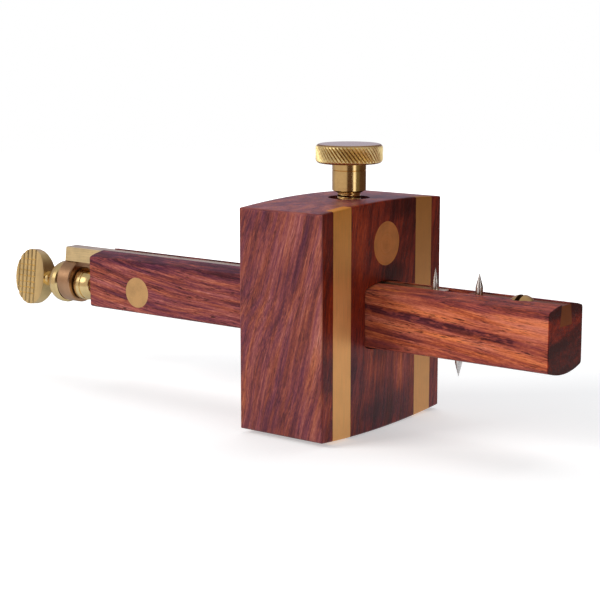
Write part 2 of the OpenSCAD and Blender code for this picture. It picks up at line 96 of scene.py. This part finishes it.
class Graph:
    """A node tree with short names for its nodes. Places are in millimetres unless a size is given."""

    def __init__(self, tree, coordinate, size=1 / MM):
        self.tree = tree
        self.tree.nodes.clear()
        self.place = self.tree.nodes.new("ShaderNodeTexCoord").outputs[coordinate]
        if size != 1:
            self.place = self.vector("MULTIPLY", self.place, (size, size, size))

    def plug(self, socket, value):
        """Links a socket to the value, or sets it."""
        if isinstance(value, bpy.types.NodeSocket):
            self.tree.links.new(value, socket)
        elif isinstance(value, (tuple, list)) and len(value) == 3 and socket.type == "RGBA":
            socket.default_value = (*value, 1.0)
        else:
            socket.default_value = value

    def math(self, operation, *values):
        node = self.tree.nodes.new("ShaderNodeMath")
        node.operation = operation
        for socket, value in zip(node.inputs, values):
            self.plug(socket, value)
        return node.outputs[0]

    def sum(self, first, *terms):
        """The first value plus each weight times each value."""
        for weight, value in terms:
            first = self.math("MULTIPLY_ADD", value, weight, first)
        return first

    def less_half(self, value):
        """A value from 0 to 1 as one from -0.5 to 0.5."""
        return self.math("SUBTRACT", value, 0.5)

    def both(self, first, second):
        """The product of two shares."""
        return self.math("MULTIPLY", first, second)

    def vector(self, operation, *values):
        node = self.tree.nodes.new("ShaderNodeVectorMath")
        node.operation = operation
        for socket, value in zip(node.inputs, values):
            self.plug(socket, value)
        return node.outputs["Value" if operation in ("DOT_PRODUCT", "LENGTH") else "Vector"]

    def parts(self, vector):
        node = self.tree.nodes.new("ShaderNodeSeparateXYZ")
        self.plug(node.inputs[0], vector)
        return node.outputs[0], node.outputs[1], node.outputs[2]

    def join(self, x, y, z):
        node = self.tree.nodes.new("ShaderNodeCombineXYZ")
        for socket, value in zip(node.inputs, (x, y, z)):
            self.plug(socket, value)
        return node.outputs[0]

    def turned(self, vector, rows):
        """The vector's coordinates along three directions."""
        return self.join(*(self.vector("DOT_PRODUCT", vector, tuple(row)) for row in rows))

    def noise(self, vector, sizes, detail, rough, seed):
        """Cloudy value from 0 to 1 whose features have a size in millimetres on each axis."""
        node = self.tree.nodes.new("ShaderNodeTexNoise")
        node.noise_dimensions = "4D"
        self.plug(node.inputs["Vector"], self.vector("MULTIPLY", vector, tuple(1 / size for size in sizes)))
        node.inputs["W"].default_value = seed
        node.inputs["Scale"].default_value = 1.0
        node.inputs["Detail"].default_value = detail
        node.inputs["Roughness"].default_value = rough
        return node.outputs["Fac"]

    def span(self, value, from_low, from_high, to_low=0.0, to_high=1.0, smooth=True):
        """Carries one range of a value onto another, and keeps it inside."""
        node = self.tree.nodes.new("ShaderNodeMapRange")
        node.interpolation_type = "SMOOTHSTEP" if smooth else "LINEAR"
        for socket, number in zip(node.inputs, (value, from_low, from_high, to_low, to_high)):
            self.plug(socket, number)
        return node.outputs[0]

    def band(self, value, middle, half, soft):
        """1 within half of the middle, falling to 0 over a soft edge."""
        return self.span(self.math("ABSOLUTE", self.math("SUBTRACT", value, middle)), half, half + soft, 1.0, 0.0)

    def blob(self, middle, sizes, rows=UPRIGHT):
        """1 at the middle, falling to 0 at an ellipsoid whose half sizes along three directions are given."""
        away = self.turned(self.vector("SUBTRACT", self.place, middle), rows)
        far = self.vector("LENGTH", self.vector("MULTIPLY", away, tuple(1 / size for size in sizes)))
        return self.span(far, 0.25, 1.0, 1.0, 0.0)

    def ramp(self, value, stops):
        """The colour at a value, between colours given at their own values."""
        node = self.tree.nodes.new("ShaderNodeValToRGB")
        self.plug(node.inputs[0], value)
        elements = node.color_ramp.elements
        elements[0].position, elements[0].color = stops[0][0], (*stops[0][1], 1)
        elements[1].position, elements[1].color = stops[-1][0], (*stops[-1][1], 1)
        for position, colour in stops[1:-1]:
            elements.new(position).color = (*colour, 1)
        return node.outputs[0]

    def mix(self, share, first, second, blend="MIX"):
        """A colour that goes from the first to the second."""
        node = self.tree.nodes.new("ShaderNodeMix")
        node.data_type = "RGBA"
        node.blend_type = blend
        for socket, value in ((node.inputs[0], share), (node.inputs[6], first), (node.inputs[7], second)):
            self.plug(socket, value)
        return node.outputs[2]

    def times(self, first, second):
        """One colour multiplied by another."""
        return self.mix(1.0, first, second, "MULTIPLY")

    def choose(self, share, first, second):
        """A number that goes from the first value to the second."""
        return self.math("MULTIPLY_ADD", self.math("SUBTRACT", second, first), share, first)

    def bump(self, height, depth, strength, base=None):
        """Relief whose height of 1 stands for a depth in millimetres."""
        node = self.tree.nodes.new("ShaderNodeBump")
        node.inputs["Strength"].default_value = strength
        node.inputs["Distance"].default_value = depth * MM
        self.plug(node.inputs["Height"], height)
        if base is not None:
            self.plug(node.inputs["Normal"], base)
        return node.outputs[0]

    def share_of_rays(self, *names):
        """1 for the kinds of ray that are named."""
        path = self.tree.nodes.new("ShaderNodeLightPath")
        total = path.outputs[names[0]]
        for name in names[1:]:
            total = self.math("MAXIMUM", total, path.outputs[name])
        return total

    def reflected(self, east, north, stops):
        """Colour in each compass direction, given at degrees from +X towards +Y."""
        turn = self.span(self.math("ARCTAN2", north, east), -math.pi, math.pi, smooth=False)
        return self.ramp(turn, [((degrees + 180) / 360, colour) for degrees, colour in stops])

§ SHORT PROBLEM
Verbatim output is expected for the lines from the start of the data to the line in which "socket.default_value = value" appears, both included.

§ TASK OUTPUT
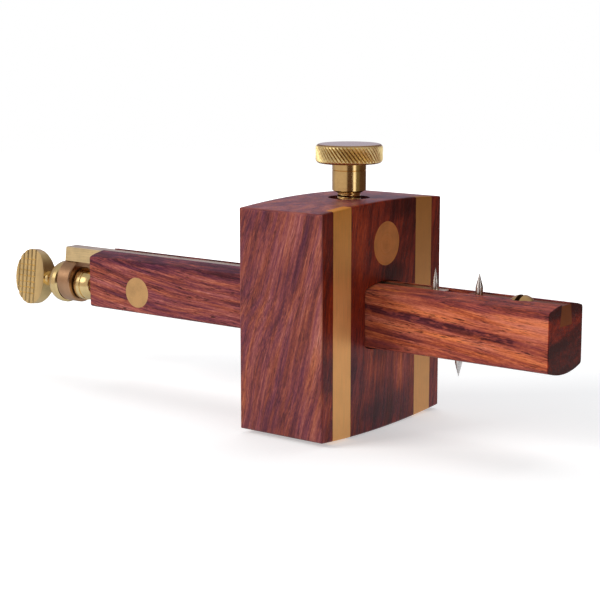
Write part 2 of the OpenSCAD and Blender code for this picture. It picks up at line 96 of scene.py. This part finishes it.
class Graph:
    """A node tree with short names for its nodes. Places are in millimetres unless a size is given."""

    def __init__(self, tree, coordinate, size=1 / MM):
        self.tree = tree
        self.tree.nodes.clear()
        self.place = self.tree.nodes.new("ShaderNodeTexCoord").outputs[coordinate]
        if size != 1:
            self.place = self.vector("MULTIPLY", self.place, (size, size, size))

    def plug(self, socket, value):
        """Links a socket to the value, or sets it."""
        if isinstance(value, bpy.types.NodeSocket):
            self.tree.links.new(value, socket)
        elif isinstance(value, (tuple, list)) and len(value) == 3 and socket.type == "RGBA":
            socket.default_value = (*value, 1.0)
        else:
            socket.default_value = value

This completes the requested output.